• Required work:
Set down exactly the lines of the records from the top to the line containing "a small stand."; include both.
=====
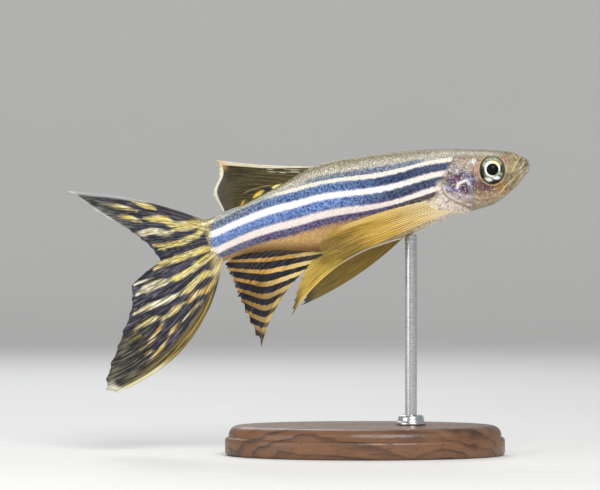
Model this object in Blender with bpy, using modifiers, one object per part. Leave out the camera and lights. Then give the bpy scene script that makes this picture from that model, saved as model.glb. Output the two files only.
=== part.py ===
"""A life-size museum model of a long-finned zebra danio, swimming, on a small stand.

Run it with blender --background --python part.py, or from Blender's text editor.

Frame: +X is the way the fish swims, +Z is up, and the origin is the middle of the base's
underside. Sizes are written in millimetres and multiplied by MM where a mesh is made.
"""

import math

import bmesh
import bpy
import numpy as np
from mathutils import Vector

MM = 0.001
GAP = 0.3  # between one node and the next
EYE_GAP = 0.2
WELD = 1e-7  # in metres

# The stations of the body, from the snout to the tail's root: the back's point and the
# belly's point as (x, z), the half width, and how far down the side the widest level is.
STATIONS = {
    "lips": ((16.02, 29.66), (16.12, 28.10), 0.66, 0.50),
    "nostrils": ((14.60, 30.28), (15.00, 26.75), 1.24, 0.46),
    "eyes": ((12.40, 30.50), (13.00, 25.15), 1.72, 0.42),
    "cheeks": ((10.40, 30.58), (10.90, 24.44), 2.08, 0.44),
    "gills": ((8.20, 30.60), (8.60, 23.72), 2.28, 0.45),
    "shoulders": ((4.60, 30.46), (5.20, 22.34), 2.42, 0.45),
    "belly": ((-0.20, 29.94), (1.00, 20.76), 2.32, 0.47),
    "dorsal_root": ((-4.80, 29.02), (-3.20, 20.32), 1.98, 0.47),
    "anal_root": ((-8.60, 26.94), (-6.90, 20.42), 1.46, 0.48),
    "stalk": ((-12.50, 24.84), (-10.90, 20.36), 0.92, 0.49),
    "tail_root": ((-16.20, 23.45), (-14.70, 19.22), 0.46, 0.50),
}
SNOUT = (16.42, 28.92)
BACK_FULLNESS, BELLY_FULLNESS = 0.84, 0.92  # powers of the sine: lower is fuller

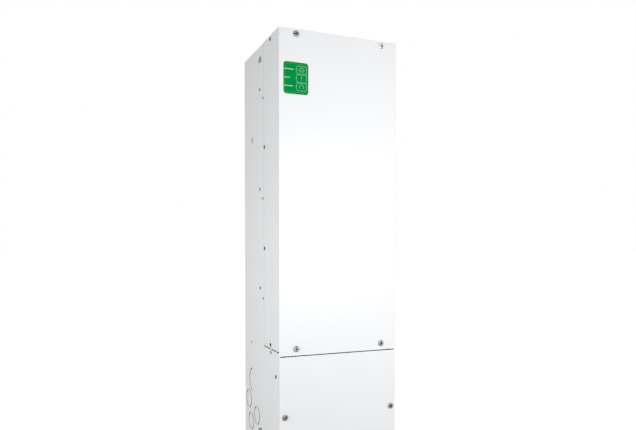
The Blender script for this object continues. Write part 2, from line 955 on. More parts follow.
    def knockout_slot(self, centre: Vector, radius: float, middle: float) -> Object:
        """A ring-shaped slot, swept about X, that stops short of the tabs at its ends.

        Args:
            centre: The knockout's centre.
            radius: Its radius.
            middle: The angle of the slot's middle, in degrees up from +Y.

        Returns:
            The cutter.
        """
        start = math.radians(middle - self.slot_span / 2)
        out = Vector((0.0, math.cos(start), math.sin(start)))
        along = Vector((0.0, -math.sin(start), math.cos(start)))
        half = self.slot_width / 2
        reach = 2 * SHEET
        cutter = block("knockout_slot", (centre.x - reach, -half, -HAIR), (centre.x + reach, half, 0.0))
        seat = Vector((0.0, centre.y, centre.z)) + out * radius
        cutter.data.transform(Matrix.Rotation(start, 4, "X"))
        cutter.data.transform(Matrix.Translation(seat))
        return sweep(cutter, along, centre, (1, 0, 0), -math.radians(self.slot_span), self.slot_steps)


# ---------------------------------------------------------------- fasteners


class Drive(Enum):
    """The recess in a screw's head."""

    SLOT = "slot"
    CROSS = "cross"
    COMBINATION = "combination"


@dataclass(frozen=True)
class Thread:
    """The threaded part of a screw, drawn as rings on a shank."""

    shank_radius: float = 0.0018
    crest_radius: float = 0.0020
    crest: float = 0.0003
    first: float = 0.0016
    pitch: float = 0.0008
    share: float = 1.5

    def pieces(self, length: float) -> list[Object]:
        """The shank and its thread, down from the origin.

        Args:
            length: The shank's length.

        Returns:
            The two pieces.
        """
        shank = drum("shank", self.shank_radius, length, (0, 0, -length / 2), sides=20)
        ring = drum("thread", self.crest_radius, self.crest, (0, 0, 0), sides=20)
        count = int(length / (self.pitch * self.share))
        places = [Matrix.Translation((0, 0, -self.first - self.pitch * turn)) for turn in range(count)]
        return [paint(shank, PLATED_SCREW), paint(repeat(ring, "thread", places), PLATED_SCREW)]


def driven_head(
    radius: float, height: float, drive: Drive, shank: float = 0.0, finish: Finish = PLATED_SCREW
) -> Object:
    """A screw up +Z from the origin: a rounded head with a driven recess, and a threaded shank.

    Args:
        radius: The head's radius.
        height: The head's height.
        drive: The recess.
        shank: How long a shank to show below the head.
        finish: What the head is plated with.

    Returns:
        The screw.
    """
    head = drum("screw_head", radius, height, (0, 0, height / 2), sides=40)
    round_rim(head, height * 0.5, 5)
    floor = height * 0.30
    top = height + HAIR
    cutters = []
    if drive is not Drive.CROSS:
        cutters.append(upright("slot", radius * 2.2, radius * 0.24, top, floor))
    if drive is not Drive.SLOT:
        cutters.append(upright("arm", radius, radius * 0.30, top, floor * 0.5))
        cutters.append(upright("arm", radius * 0.30, radius, top, floor * 0.5))
    carve(head, *cutters)

    def in_recess(middle: Vector, normal: Vector) -> bool:
        """Whether a face is a wall of the recess, which looks inwards, or its floor."""
        inwards = normal.xy.dot(middle.xy) <= HAIR * radius
        wall = abs(normal.z) < 0.05 and middle.xy.length < radius * 0.97 and inwards
        bottom = normal.z > SQUARE and middle.xy.length < radius * 0.9
        return middle.z < height * 0.95 and (wall or bottom)

    paint(head, finish)
    paint(head, RECESS, in_recess)
    thread = Thread().pieces(shank) if shank else []
    return shade(join("screw", [head, *thread]), 32.0)


def hex_bolt(radius: float, height: float) -> Object:
    """A hexagon head on a washer, up +Z from the origin.

    Args:
        radius: The head's radius.
        height: The height of both.

    Returns:
        The bolt.
    """
    washer = drum("washer", radius * 1.25, height * 0.25, (0, 0, height * 0.125), sides=40)
    head = drum("hexagon", radius, height * 0.75, (0, 0, height * 0.625), sides=6)
    inset(head, UPWARD, radius * 0.18)
    return join("bolt", [soften(metal, height * 0.06) for metal in (washer, head)])


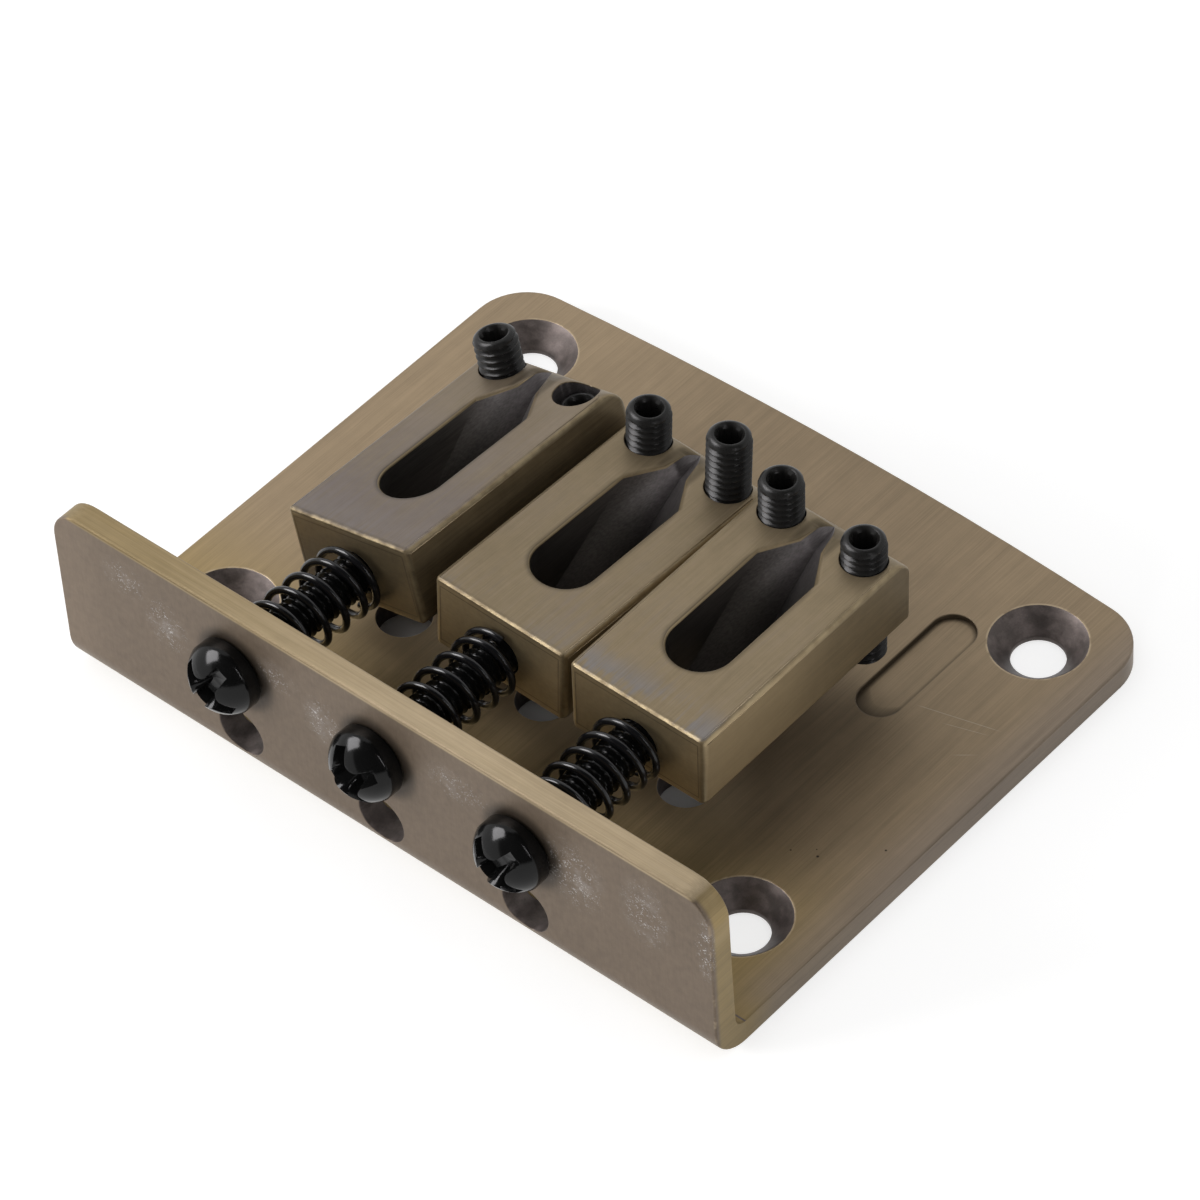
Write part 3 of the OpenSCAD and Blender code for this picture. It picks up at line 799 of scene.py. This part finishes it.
class BRIDGE_OT_saddles(bpy.types.Operator):
    """Dresses the three block saddles in aged brass"""

    bl_idname = "bridge.saddles"
    bl_label = "Saddles"

    # Share of the grey film and of the blue film on each saddle's top, then painted light and shade:
    # how much paler its rear face is painted, and how much paler its right side is painted at the rear and at the
    # front
    films_and_painted_shading = {
        "bass": (0.75, 0.2, -0.25, (-0.4, -0.4)),
        "middle": (0.20, 0.25, 0.25, (0.0, 0.0)),
        "treble": (0.12, 0.9, 0.2, (0.6, -0.25)),
    }
    hole_round = 0.08 * MM
    hole_zone = 1.6 * MM
    rear_skin = 0.05 * MM

    def execute(self, context):
        looks = context.scene.bridge
        for string in STRINGS:
            node = f"saddle_{string}"
            low, high = local_box(node, FRAMES[string])
            place = FRAMES[string] @ Matrix.Translation((0, low.y, 0))
            low.y, high.y = 0.0, high.y - low.y
            brass = saddle_brass(looks.saddle, string, *self.films_and_painted_shading[string], low, high)
            bm = clean_copy(node, place)
            for face in bm.faces:
                face.material_index = int(self.is_inner(face.calc_center_median(), low, high))
            outside = convex_edges(
                bm, lambda p: not self.is_inner(p, low, high) and not self.is_mouth(p, high))
            round_edges(bm, outside, looks.saddle.edge_round, 3)
            slot = convex_edges(bm, lambda p: self.is_slot(p, high))
            round_edges(bm, slot, looks.saddle.rim_round, 3, material=0)
            holes = convex_edges(
                bm, lambda p: self.is_mouth(p, high) and self.is_screw_hole(p, high))
            round_edges(bm, holes, self.hole_round, 2, material=0)
            piece = add_piece(
                f"block_saddle_{string}", mesh_from(bm, node + "_dressed"), place,
                [brass, slot_sheen(looks.saddle, high)], f"{string}_saddle", node)
            even_shading(piece)
        return {"FINISHED"}

    def is_inner(self, point, low, high):
        """True for a point that lies inside a saddle's outer faces, on a slot's or hole's wall."""
        skin = 0.03 * MM
        if abs(point.x) > high.x - SADDLE_EDGE - skin:
            return False
        if min(point.y, high.y - point.y, high.z - point.z, point.z - low.z) < skin:
            return False
        nose_y, nose_z = high.y - NOSE_RADIUS, high.z - NOSE_RADIUS
        on_nose = point.y > nose_y and point.z > nose_z
        return not on_nose or math.hypot(point.y - nose_y, point.z - nose_z) < NOSE_RADIUS - skin

    def is_mouth(self, point, high):
        """True on the rim of the slot, of the notch or of a screw hole, off the outer edges."""
        inside = abs(point.x) < high.x - SADDLE_EDGE - self.rear_skin and point.y > self.rear_skin
        return inside or math.hypot(point.x, point.z) < self.hole_zone

    def is_slot(self, point, high):
        """True on the rim of the slot, up to where the nose starts."""
        behind_nose = point.y < high.y - NOSE_RADIUS + 0.1 * MM
        return behind_nose and self.is_mouth(point, high) and not self.is_screw_hole(point, high)

    def is_screw_hole(self, point, high):
        """True near a height screw's hole or the intonation screw's."""
        across = abs(point.x) - HEIGHT_SCREW_OUT
        back = point.y - (high.y - HEIGHT_SCREW_BACK)
        return math.hypot(across, back) < self.hole_zone or point.y < self.rear_skin


def thread_radius(turns, crest, depth):
    """Radius of a thread at a number of turns along it: flat crest, flat root and two flanks."""
    half_crest, flank = 0.12, 0.66
    from_crest = abs(turns % 1.0 - 0.5) / 0.5
    return crest - depth * min(max((from_crest - half_crest) / flank, 0.0), 1.0)


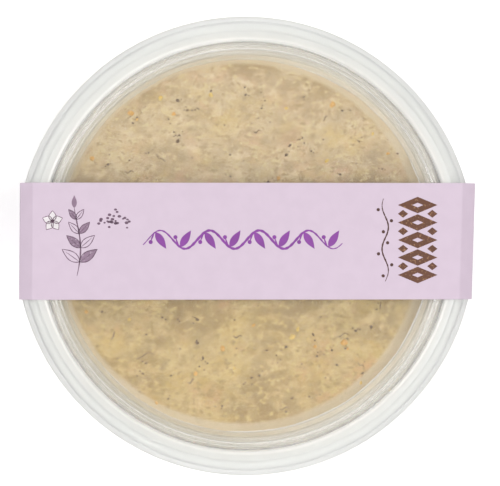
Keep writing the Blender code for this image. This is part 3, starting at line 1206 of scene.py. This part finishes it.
def ink_material(name, colour, bare=0.0, under=PAPER_TONES[0]):
    """Printing ink in soft tones. Its worn specks show this bare share of what is under it."""
    material, nodes, links, shader = new_material(name)
    place = object_place(nodes)
    tone = noise_texture(nodes, links, place, 300.0, 4.0, (4.0, 4.0, 4.0))
    deep = tuple(channel * INK_DEEPEST for channel in srgb(*colour))
    ink = mixed(nodes, links, map_range(nodes, links, tone, 0.3, 0.7), srgb(*colour), deep)
    grain = noise_texture(nodes, links, place, 1500.0, 6.0)
    worn = map_range(nodes, links, grain, 0.62 - 0.1 * bare, 0.70 - 0.08 * bare, 0.0, bare)
    links.new(mixed(nodes, links, worn, ink, srgb(*under)), shader.inputs["Base Color"])
    shader.inputs["Roughness"].default_value = 0.55
    return material


def make_print():
    sprig_fill, sprig_line = sprig_parts()
    petals, petal_lines = blossom_parts()
    prints = (
        ("print_vine", vine(), ink_material("ink_purple", INK_PURPLE)),
        ("print_sprig_fill", sprig_fill, ink_material("ink_grey_plum", INK_GREY_PLUM, 0.5)),
        ("print_sprig_line", sprig_line, ink_material("ink_plum", INK_PLUM, 0.25)),
        ("print_petals", petals, ink_material("ink_white", INK_WHITE)),
        ("print_petal_lines", lifted(petal_lines), ink_material("ink_thin_plum", INK_THIN_PLUM)),
        ("print_lozenges", lozenge_column(), ink_material("ink_brown", INK_BROWN, 0.6, INK_WORN_BROWN)),
        ("print_beads", beaded_line(), ink_material("ink_dark_brown", INK_DARK_BROWN)),
    )
    for name, shape, ink in prints:
        add_piece(name, *shape, ink, smooth_angle=None)


# Studio

def add_softbox(name, place, target, width, height, power):
    light = bpy.data.lights.new(name, "AREA")
    light.shape = "RECTANGLE"
    light.size = width * MM
    light.size_y = height * MM
    light.energy = power
    lamp = bpy.data.objects.new(name, light)
    lamp.location = Vector(place) * MM
    lamp.rotation_euler = (Vector(target) - Vector(place)).to_track_quat("-Z", "Y").to_euler()
    bpy.context.scene.collection.objects.link(lamp)


def make_floor():
    bpy.ops.mesh.primitive_plane_add(size=FLOOR_SIDE * MM, location=(0, 0, -FLOOR_DROP * MM))
    floor = bpy.context.object
    floor.name = "studio_floor"
    material, _, _, shader = new_material("studio_white")
    shader.inputs["Base Color"].default_value = (0.96, 0.96, 0.96, 1.0)
    shader.inputs["Roughness"].default_value = 0.9
    shader.inputs["Specular IOR Level"].default_value = 0.0
    shader.inputs["Emission Color"].default_value = (1.0, 1.0, 1.0, 1.0)
    shader.inputs["Emission Strength"].default_value = 0.12
    floor.data.materials.append(material)


def make_studio():
    make_floor()
    for softbox in SOFTBOXES:
        add_softbox(*softbox)
    world = bpy.data.worlds.new("studio_world")
    world.use_nodes = True
    background = world.node_tree.nodes["Background"]
    background.inputs["Color"].default_value = (1.0, 1.0, 1.0, 1.0)
    background.inputs["Strength"].default_value = WORLD_STRENGTH
    bpy.context.scene.world = world
    bpy.context.scene.view_settings.view_transform = "Standard"


def make_camera():
    """Looks almost straight down, from a little left of the middle."""
    aim = Vector(CAMERA_AIM)
    data = bpy.data.cameras.new("camera")
    data.sensor_width = SENSOR_WIDTH
    data.lens = SENSOR_WIDTH * CAMERA_DISTANCE / FRAME_WIDTH
    data.clip_start = 0.01
    camera = bpy.data.objects.new("camera", data)
    camera.location = (aim + Vector((-CAMERA_LEFT, 0.0, CAMERA_DISTANCE))) * MM
    camera.rotation_euler = (0.0, -math.atan2(CAMERA_LEFT, CAMERA_DISTANCE), 0.0)
    bpy.context.scene.collection.objects.link(camera)
    bpy.context.scene.camera = camera


make_camera()
make_tub()
make_lid()
make_dip()
make_flecks()
make_band()
make_print()
make_studio()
=====
• Expected answer:
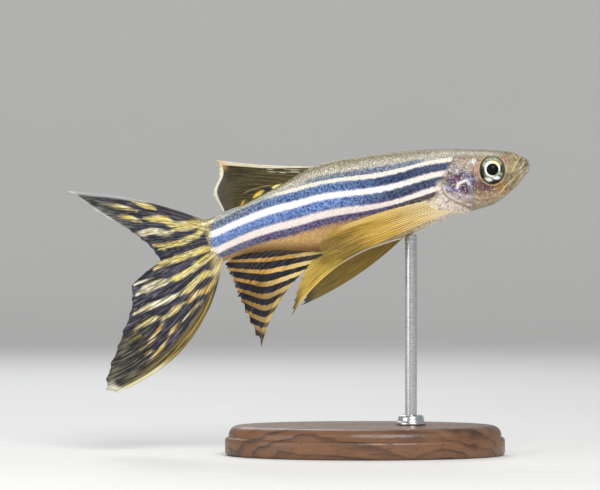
Model this object in Blender with bpy, using modifiers, one object per part. Leave out the camera and lights. Then give the bpy scene script that makes this picture from that model, saved as model.glb. Output the two files only.
=== part.py ===
"""A life-size museum model of a long-finned zebra danio, swimming, on a small stand.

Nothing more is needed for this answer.